## begin Dataset extract

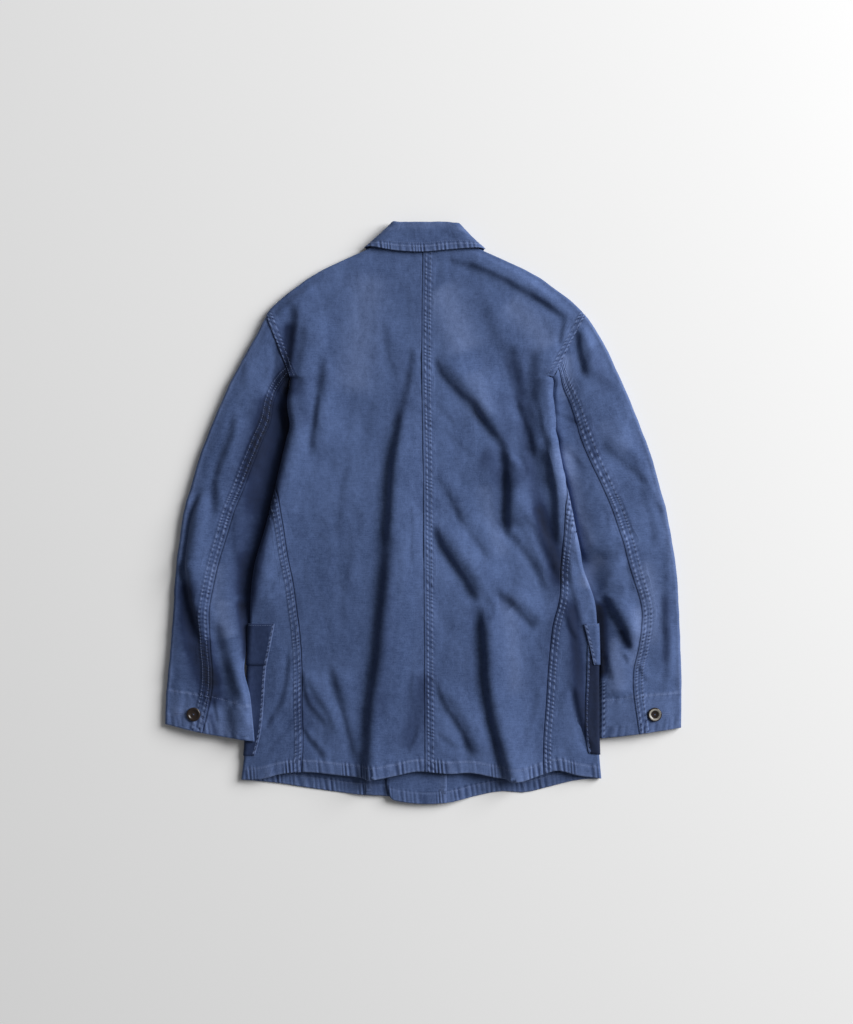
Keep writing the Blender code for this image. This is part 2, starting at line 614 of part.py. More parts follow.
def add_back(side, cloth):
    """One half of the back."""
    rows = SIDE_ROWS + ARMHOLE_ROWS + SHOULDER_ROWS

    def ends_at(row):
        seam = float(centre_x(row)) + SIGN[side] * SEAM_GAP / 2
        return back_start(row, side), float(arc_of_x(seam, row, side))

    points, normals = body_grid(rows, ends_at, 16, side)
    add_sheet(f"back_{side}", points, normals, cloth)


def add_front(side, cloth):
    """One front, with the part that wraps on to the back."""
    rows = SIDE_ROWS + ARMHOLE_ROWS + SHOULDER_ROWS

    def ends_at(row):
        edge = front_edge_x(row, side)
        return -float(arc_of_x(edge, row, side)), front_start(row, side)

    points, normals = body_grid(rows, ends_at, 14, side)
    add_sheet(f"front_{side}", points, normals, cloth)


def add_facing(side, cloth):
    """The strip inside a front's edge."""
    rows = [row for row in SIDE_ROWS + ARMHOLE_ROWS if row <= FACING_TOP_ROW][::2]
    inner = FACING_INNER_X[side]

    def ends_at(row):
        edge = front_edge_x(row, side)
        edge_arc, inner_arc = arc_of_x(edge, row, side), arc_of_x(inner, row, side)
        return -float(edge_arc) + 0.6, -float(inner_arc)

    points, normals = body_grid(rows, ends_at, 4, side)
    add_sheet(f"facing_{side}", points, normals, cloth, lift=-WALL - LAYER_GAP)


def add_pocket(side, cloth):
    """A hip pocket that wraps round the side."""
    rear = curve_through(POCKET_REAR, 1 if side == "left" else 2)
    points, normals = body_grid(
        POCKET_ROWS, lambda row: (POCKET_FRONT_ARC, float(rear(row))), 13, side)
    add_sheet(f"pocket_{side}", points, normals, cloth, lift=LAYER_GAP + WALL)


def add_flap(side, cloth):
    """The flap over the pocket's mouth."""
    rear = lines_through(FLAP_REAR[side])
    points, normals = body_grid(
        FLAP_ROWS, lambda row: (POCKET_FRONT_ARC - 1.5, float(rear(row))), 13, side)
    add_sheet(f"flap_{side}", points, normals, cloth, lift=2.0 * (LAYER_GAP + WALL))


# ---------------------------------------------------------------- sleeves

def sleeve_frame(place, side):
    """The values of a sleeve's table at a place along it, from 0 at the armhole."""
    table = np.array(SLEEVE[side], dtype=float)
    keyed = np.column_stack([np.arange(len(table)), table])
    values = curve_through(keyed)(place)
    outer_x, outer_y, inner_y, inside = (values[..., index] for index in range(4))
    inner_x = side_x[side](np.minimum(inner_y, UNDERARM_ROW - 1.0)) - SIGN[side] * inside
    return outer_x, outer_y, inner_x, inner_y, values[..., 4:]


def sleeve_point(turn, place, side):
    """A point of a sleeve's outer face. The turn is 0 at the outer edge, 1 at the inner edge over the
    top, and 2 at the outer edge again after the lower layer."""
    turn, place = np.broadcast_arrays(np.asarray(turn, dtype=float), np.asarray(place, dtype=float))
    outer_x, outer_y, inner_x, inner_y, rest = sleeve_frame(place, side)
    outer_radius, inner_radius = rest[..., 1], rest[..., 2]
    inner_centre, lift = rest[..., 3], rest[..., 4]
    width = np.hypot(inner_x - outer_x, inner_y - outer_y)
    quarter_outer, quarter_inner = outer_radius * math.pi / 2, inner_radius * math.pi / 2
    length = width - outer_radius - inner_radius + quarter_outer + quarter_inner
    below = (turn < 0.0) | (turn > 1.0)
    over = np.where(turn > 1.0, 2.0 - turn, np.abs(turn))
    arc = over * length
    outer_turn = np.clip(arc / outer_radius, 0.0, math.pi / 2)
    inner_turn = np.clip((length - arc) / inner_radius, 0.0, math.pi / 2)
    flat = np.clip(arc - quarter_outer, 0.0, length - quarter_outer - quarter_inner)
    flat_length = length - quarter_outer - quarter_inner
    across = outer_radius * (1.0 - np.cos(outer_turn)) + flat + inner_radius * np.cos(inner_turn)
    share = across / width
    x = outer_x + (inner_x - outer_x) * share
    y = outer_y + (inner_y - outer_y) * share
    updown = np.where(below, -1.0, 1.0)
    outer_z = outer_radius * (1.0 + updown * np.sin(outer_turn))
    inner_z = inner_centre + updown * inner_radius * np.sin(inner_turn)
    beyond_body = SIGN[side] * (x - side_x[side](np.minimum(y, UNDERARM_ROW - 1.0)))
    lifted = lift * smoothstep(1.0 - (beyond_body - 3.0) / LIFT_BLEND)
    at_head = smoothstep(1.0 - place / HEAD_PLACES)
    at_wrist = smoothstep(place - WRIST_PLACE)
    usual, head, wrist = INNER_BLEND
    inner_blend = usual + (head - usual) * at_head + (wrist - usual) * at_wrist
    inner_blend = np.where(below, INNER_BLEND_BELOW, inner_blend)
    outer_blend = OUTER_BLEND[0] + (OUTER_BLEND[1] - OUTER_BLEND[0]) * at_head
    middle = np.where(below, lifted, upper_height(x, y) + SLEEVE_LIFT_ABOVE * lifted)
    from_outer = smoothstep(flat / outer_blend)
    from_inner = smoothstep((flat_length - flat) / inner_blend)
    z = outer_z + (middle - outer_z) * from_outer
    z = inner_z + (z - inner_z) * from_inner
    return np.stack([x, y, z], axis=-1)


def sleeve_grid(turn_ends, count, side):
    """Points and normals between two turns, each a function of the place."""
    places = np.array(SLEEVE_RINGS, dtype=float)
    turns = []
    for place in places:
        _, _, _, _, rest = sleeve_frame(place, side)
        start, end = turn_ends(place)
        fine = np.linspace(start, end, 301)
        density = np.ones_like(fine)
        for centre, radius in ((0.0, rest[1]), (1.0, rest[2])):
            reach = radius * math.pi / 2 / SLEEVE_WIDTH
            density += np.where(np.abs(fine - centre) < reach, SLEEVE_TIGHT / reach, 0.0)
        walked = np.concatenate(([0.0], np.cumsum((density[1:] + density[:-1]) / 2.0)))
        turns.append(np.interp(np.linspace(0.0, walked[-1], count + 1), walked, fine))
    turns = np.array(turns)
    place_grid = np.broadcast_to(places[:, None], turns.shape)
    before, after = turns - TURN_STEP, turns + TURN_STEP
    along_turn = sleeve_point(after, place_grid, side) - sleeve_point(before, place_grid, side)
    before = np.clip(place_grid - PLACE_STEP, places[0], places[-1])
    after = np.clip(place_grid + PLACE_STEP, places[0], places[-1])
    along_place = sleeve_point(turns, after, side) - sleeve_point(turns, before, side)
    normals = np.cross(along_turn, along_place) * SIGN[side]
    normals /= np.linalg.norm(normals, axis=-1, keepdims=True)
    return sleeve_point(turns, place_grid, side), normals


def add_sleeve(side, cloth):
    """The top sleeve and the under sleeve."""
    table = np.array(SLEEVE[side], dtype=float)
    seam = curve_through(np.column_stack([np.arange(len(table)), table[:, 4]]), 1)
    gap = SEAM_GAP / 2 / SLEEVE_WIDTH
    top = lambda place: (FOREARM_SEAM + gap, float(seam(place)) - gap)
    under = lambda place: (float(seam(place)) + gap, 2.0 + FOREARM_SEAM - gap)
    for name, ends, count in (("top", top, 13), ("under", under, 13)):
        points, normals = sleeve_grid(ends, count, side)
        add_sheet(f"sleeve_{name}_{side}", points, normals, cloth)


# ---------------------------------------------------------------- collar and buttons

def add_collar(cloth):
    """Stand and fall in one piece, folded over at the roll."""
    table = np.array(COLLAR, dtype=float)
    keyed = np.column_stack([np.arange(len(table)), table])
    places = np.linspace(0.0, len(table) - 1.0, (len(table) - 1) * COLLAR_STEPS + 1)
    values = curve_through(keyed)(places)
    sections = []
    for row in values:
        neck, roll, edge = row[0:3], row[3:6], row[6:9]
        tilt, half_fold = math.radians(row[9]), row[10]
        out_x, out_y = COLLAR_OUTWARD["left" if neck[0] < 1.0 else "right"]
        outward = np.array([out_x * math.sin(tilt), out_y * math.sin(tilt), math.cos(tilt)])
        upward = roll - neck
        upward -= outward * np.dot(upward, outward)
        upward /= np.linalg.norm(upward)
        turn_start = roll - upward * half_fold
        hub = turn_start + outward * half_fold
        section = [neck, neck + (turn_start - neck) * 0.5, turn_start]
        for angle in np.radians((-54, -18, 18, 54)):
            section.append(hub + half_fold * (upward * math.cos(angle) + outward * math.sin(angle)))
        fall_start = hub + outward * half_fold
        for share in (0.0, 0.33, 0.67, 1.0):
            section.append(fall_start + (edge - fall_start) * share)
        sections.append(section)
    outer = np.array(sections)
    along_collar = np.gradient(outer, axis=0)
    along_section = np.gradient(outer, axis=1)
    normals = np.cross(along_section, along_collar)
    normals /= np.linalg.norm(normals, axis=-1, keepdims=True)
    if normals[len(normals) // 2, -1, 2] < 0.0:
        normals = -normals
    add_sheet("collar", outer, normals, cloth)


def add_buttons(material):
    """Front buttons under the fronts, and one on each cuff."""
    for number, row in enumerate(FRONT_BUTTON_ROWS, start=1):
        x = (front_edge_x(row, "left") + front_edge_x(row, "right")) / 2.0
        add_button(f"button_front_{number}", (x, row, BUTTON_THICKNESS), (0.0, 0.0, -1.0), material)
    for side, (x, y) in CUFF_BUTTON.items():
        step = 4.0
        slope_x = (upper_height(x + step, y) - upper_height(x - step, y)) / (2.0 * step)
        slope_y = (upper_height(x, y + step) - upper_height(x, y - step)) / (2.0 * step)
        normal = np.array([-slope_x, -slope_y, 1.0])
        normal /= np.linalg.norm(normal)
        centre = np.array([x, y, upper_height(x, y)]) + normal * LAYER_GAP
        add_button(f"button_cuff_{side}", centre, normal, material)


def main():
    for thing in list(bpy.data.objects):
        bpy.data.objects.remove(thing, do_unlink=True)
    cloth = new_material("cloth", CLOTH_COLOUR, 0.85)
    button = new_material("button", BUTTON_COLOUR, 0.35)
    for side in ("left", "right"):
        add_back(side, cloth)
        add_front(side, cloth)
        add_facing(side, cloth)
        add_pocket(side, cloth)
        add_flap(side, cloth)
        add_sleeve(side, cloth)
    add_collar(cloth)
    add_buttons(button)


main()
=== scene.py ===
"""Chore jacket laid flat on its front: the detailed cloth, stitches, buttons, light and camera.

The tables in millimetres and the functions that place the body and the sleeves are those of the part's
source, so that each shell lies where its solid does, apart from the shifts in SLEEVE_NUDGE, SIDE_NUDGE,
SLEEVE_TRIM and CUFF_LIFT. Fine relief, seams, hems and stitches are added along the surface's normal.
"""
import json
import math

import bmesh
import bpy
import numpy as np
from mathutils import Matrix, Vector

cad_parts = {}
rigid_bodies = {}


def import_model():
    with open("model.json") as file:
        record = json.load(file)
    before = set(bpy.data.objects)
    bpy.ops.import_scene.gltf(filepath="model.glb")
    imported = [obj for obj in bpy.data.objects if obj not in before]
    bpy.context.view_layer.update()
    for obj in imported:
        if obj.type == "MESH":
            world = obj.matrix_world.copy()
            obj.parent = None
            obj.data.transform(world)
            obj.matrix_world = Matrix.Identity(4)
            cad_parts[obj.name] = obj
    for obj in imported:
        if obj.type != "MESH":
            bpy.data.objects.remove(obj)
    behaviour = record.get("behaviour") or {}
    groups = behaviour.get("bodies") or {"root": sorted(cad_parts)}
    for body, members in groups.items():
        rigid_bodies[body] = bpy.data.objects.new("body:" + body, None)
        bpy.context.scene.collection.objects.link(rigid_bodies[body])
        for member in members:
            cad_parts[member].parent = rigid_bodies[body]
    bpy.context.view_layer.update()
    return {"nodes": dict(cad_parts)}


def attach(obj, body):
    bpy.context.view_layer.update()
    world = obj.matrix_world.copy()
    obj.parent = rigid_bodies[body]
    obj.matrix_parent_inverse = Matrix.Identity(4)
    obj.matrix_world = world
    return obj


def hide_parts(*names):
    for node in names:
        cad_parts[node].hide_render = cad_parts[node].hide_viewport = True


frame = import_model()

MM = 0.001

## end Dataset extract

#### [Written instruction]
Restate the first line and every line after it, word for word, stopping once the line with "lift=LAYER_GAP + WALL)" is done.

#### [The answer]
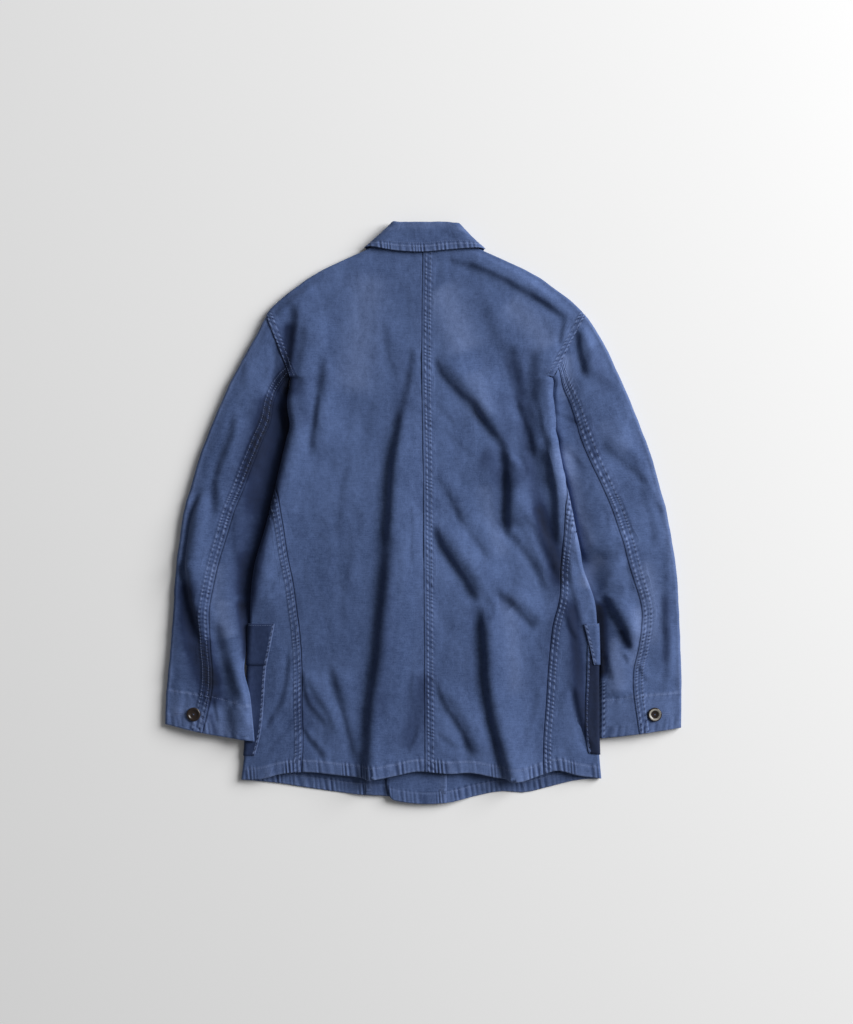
Keep writing the Blender code for this image. This is part 2, starting at line 614 of part.py. More parts follow.
def add_back(side, cloth):
    """One half of the back."""
    rows = SIDE_ROWS + ARMHOLE_ROWS + SHOULDER_ROWS

    def ends_at(row):
        seam = float(centre_x(row)) + SIGN[side] * SEAM_GAP / 2
        return back_start(row, side), float(arc_of_x(seam, row, side))

    points, normals = body_grid(rows, ends_at, 16, side)
    add_sheet(f"back_{side}", points, normals, cloth)


def add_front(side, cloth):
    """One front, with the part that wraps on to the back."""
    rows = SIDE_ROWS + ARMHOLE_ROWS + SHOULDER_ROWS

    def ends_at(row):
        edge = front_edge_x(row, side)
        return -float(arc_of_x(edge, row, side)), front_start(row, side)

    points, normals = body_grid(rows, ends_at, 14, side)
    add_sheet(f"front_{side}", points, normals, cloth)


def add_facing(side, cloth):
    """The strip inside a front's edge."""
    rows = [row for row in SIDE_ROWS + ARMHOLE_ROWS if row <= FACING_TOP_ROW][::2]
    inner = FACING_INNER_X[side]

    def ends_at(row):
        edge = front_edge_x(row, side)
        edge_arc, inner_arc = arc_of_x(edge, row, side), arc_of_x(inner, row, side)
        return -float(edge_arc) + 0.6, -float(inner_arc)

    points, normals = body_grid(rows, ends_at, 4, side)
    add_sheet(f"facing_{side}", points, normals, cloth, lift=-WALL - LAYER_GAP)


def add_pocket(side, cloth):
    """A hip pocket that wraps round the side."""
    rear = curve_through(POCKET_REAR, 1 if side == "left" else 2)
    points, normals = body_grid(
        POCKET_ROWS, lambda row: (POCKET_FRONT_ARC, float(rear(row))), 13, side)
    add_sheet(f"pocket_{side}", points, normals, cloth, lift=LAYER_GAP + WALL)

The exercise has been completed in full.